**DATA SUPPLIED:**
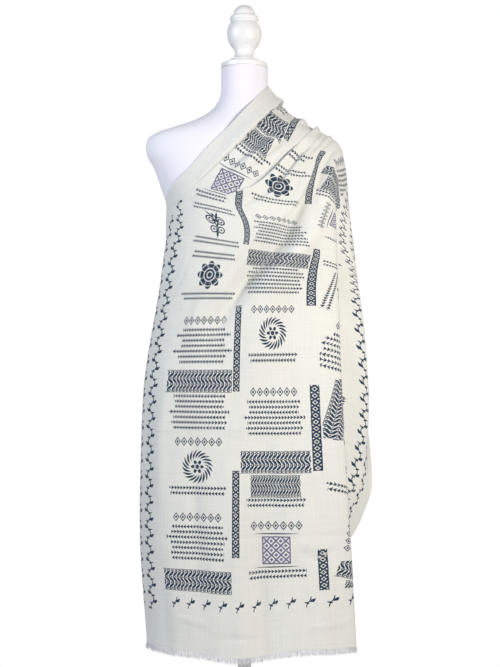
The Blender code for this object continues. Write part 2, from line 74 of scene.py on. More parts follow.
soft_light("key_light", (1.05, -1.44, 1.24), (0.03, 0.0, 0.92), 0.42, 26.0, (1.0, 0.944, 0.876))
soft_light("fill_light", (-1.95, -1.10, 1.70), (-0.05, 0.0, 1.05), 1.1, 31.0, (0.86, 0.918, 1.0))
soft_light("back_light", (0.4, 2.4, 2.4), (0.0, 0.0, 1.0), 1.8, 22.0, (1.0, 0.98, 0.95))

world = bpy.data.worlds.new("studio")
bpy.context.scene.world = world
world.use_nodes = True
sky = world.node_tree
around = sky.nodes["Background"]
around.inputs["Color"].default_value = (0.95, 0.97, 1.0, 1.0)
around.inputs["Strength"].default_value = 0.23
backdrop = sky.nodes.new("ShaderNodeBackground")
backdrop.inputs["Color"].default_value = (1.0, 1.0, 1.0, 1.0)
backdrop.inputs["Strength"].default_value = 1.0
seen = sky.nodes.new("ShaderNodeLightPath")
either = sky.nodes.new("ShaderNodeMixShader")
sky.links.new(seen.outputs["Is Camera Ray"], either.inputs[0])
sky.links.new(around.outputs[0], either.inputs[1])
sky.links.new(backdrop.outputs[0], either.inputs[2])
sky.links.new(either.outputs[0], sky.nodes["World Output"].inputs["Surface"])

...

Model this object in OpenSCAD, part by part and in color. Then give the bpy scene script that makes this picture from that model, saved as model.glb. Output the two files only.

--

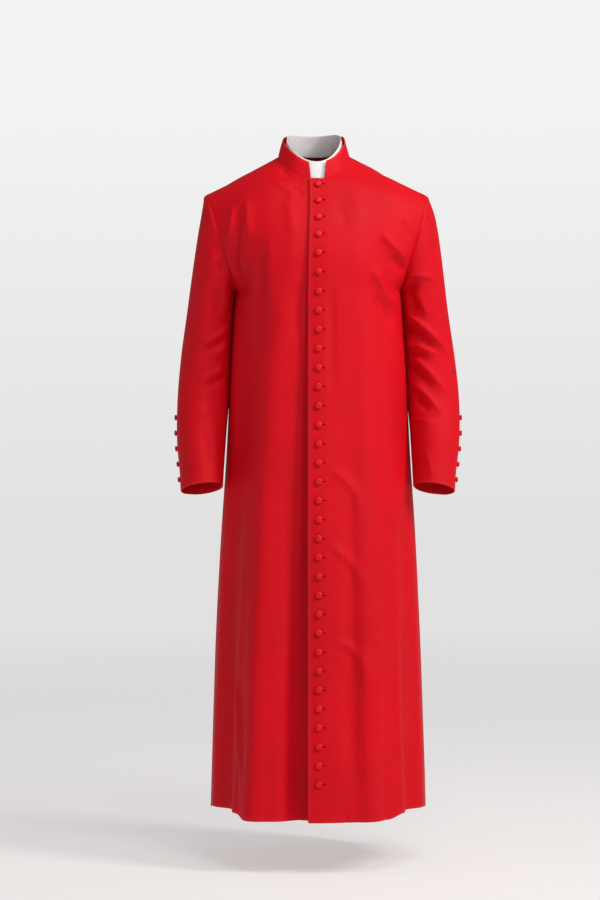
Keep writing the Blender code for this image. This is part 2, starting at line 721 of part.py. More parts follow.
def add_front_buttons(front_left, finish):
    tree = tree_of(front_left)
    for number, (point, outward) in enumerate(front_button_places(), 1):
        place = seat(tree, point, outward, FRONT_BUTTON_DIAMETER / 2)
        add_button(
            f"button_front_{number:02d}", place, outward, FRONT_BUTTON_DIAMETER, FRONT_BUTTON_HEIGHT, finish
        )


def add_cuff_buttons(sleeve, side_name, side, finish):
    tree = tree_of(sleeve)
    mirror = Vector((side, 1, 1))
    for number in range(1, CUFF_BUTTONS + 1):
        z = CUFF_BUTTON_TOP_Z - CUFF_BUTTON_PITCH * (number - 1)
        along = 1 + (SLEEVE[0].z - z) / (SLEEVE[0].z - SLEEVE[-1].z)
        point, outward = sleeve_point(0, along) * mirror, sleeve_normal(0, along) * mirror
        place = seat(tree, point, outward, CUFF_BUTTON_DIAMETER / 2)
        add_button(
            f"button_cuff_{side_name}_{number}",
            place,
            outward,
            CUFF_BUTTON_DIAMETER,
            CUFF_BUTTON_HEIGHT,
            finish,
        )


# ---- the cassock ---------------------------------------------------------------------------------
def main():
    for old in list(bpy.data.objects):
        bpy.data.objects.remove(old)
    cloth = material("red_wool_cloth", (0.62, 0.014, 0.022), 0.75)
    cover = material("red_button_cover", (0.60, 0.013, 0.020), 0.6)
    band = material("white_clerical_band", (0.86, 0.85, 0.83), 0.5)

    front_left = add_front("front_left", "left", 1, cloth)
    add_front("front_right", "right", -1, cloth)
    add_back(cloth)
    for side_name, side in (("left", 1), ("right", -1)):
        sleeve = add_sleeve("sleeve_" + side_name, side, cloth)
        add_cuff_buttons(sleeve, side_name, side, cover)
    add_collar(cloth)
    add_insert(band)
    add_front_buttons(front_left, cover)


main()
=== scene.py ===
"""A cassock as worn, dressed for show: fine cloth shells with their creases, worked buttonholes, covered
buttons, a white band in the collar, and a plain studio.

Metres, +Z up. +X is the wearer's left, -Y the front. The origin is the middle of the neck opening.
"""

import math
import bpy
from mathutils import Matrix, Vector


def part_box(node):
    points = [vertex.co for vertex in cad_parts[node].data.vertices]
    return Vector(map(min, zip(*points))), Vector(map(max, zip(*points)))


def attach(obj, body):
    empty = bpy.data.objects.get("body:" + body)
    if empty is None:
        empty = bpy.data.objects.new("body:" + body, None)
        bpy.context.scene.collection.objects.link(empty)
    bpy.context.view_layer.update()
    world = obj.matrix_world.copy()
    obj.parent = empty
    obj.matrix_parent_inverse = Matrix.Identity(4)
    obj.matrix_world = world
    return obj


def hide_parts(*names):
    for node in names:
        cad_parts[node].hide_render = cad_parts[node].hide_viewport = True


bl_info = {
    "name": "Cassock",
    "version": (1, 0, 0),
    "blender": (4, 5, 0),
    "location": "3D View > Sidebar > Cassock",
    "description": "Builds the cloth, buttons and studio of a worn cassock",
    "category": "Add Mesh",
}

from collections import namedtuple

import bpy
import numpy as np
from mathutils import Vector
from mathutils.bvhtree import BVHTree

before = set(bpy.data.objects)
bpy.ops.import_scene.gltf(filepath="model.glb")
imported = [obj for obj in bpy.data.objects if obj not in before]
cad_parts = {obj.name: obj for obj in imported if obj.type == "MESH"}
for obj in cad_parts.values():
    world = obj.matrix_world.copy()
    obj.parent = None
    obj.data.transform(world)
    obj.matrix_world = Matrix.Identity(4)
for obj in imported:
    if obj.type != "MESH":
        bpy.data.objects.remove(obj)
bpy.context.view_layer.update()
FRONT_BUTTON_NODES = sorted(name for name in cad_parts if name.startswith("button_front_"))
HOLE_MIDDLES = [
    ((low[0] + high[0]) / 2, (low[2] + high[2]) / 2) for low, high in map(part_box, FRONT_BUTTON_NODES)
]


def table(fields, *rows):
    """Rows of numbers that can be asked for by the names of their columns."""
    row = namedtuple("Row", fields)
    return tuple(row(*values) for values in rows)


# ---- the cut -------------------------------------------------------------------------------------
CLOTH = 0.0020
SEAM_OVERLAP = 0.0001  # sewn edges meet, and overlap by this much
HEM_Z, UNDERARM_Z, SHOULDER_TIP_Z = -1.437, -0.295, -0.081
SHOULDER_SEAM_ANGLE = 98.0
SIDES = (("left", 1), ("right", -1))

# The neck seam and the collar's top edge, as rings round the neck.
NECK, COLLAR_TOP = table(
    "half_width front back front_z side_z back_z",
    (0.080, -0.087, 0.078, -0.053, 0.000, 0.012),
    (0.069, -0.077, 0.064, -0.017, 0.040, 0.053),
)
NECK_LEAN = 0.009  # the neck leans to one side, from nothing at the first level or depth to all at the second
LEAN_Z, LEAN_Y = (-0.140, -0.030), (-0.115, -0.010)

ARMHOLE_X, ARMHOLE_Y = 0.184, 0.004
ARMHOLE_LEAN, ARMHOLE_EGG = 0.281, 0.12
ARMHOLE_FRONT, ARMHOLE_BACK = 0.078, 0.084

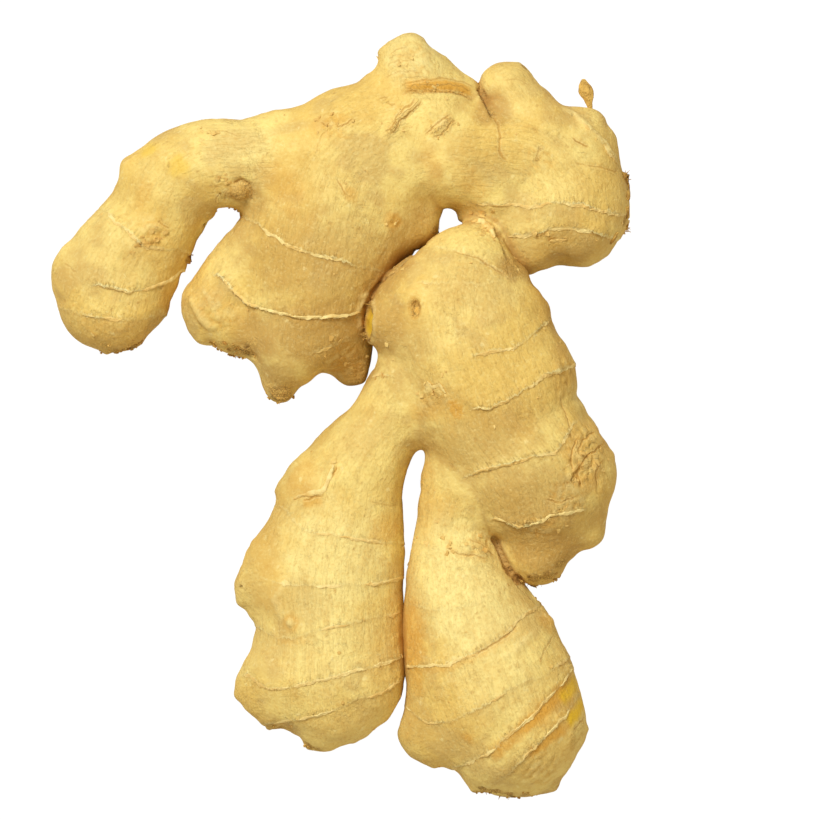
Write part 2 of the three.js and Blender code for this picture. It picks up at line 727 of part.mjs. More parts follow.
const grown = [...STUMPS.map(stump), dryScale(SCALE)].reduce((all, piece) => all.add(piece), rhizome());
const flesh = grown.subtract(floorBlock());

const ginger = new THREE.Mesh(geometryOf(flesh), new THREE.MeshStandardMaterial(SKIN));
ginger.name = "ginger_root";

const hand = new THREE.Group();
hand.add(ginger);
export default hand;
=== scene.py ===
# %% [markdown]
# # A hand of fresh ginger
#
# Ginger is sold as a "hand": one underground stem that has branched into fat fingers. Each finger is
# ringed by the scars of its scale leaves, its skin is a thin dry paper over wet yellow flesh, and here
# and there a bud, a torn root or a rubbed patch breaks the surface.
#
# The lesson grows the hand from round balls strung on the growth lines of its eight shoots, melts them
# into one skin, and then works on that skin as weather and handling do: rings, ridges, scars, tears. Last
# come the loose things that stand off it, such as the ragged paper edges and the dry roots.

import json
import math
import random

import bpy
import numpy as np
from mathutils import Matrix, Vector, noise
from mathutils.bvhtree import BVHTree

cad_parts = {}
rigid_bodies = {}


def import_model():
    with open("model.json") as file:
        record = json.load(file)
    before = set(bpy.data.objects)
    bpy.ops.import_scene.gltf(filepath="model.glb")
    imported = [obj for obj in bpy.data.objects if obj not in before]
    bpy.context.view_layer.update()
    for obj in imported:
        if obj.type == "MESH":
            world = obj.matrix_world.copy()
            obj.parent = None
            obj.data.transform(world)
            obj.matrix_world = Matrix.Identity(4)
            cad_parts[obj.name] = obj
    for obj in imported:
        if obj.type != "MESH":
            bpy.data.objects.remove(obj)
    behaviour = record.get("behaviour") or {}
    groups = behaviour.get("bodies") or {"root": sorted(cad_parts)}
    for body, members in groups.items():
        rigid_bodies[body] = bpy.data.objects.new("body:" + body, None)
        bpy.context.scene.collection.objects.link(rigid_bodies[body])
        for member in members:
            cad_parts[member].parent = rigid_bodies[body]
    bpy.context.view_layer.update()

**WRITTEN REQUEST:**
Reproduce only the lines from the one containing "const ginger = new" through the one containing "for member in", inclusive of both.

**RESULT FOR THIS EXERCISE:**
const ginger = new THREE.Mesh(geometryOf(flesh), new THREE.MeshStandardMaterial(SKIN));
ginger.name = "ginger_root";

const hand = new THREE.Group();
hand.add(ginger);
export default hand;
=== scene.py ===
# %% [markdown]
# # A hand of fresh ginger
#
# Ginger is sold as a "hand": one underground stem that has branched into fat fingers. Each finger is
# ringed by the scars of its scale leaves, its skin is a thin dry paper over wet yellow flesh, and here
# and there a bud, a torn root or a rubbed patch breaks the surface.
#
# The lesson grows the hand from round balls strung on the growth lines of its eight shoots, melts them
# into one skin, and then works on that skin as weather and handling do: rings, ridges, scars, tears. Last
# come the loose things that stand off it, such as the ragged paper edges and the dry roots.

import json
import math
import random

import bpy
import numpy as np
from mathutils import Matrix, Vector, noise
from mathutils.bvhtree import BVHTree

cad_parts = {}
rigid_bodies = {}


def import_model():
    with open("model.json") as file:
        record = json.load(file)
    before = set(bpy.data.objects)
    bpy.ops.import_scene.gltf(filepath="model.glb")
    imported = [obj for obj in bpy.data.objects if obj not in before]
    bpy.context.view_layer.update()
    for obj in imported:
        if obj.type == "MESH":
            world = obj.matrix_world.copy()
            obj.parent = None
            obj.data.transform(world)
            obj.matrix_world = Matrix.Identity(4)
            cad_parts[obj.name] = obj
    for obj in imported:
        if obj.type != "MESH":
            bpy.data.objects.remove(obj)
    behaviour = record.get("behaviour") or {}
    groups = behaviour.get("bodies") or {"root": sorted(cad_parts)}
    for body, members in groups.items():
        rigid_bodies[body] = bpy.data.objects.new("body:" + body, None)
        bpy.context.scene.collection.objects.link(rigid_bodies[body])
        for member in members:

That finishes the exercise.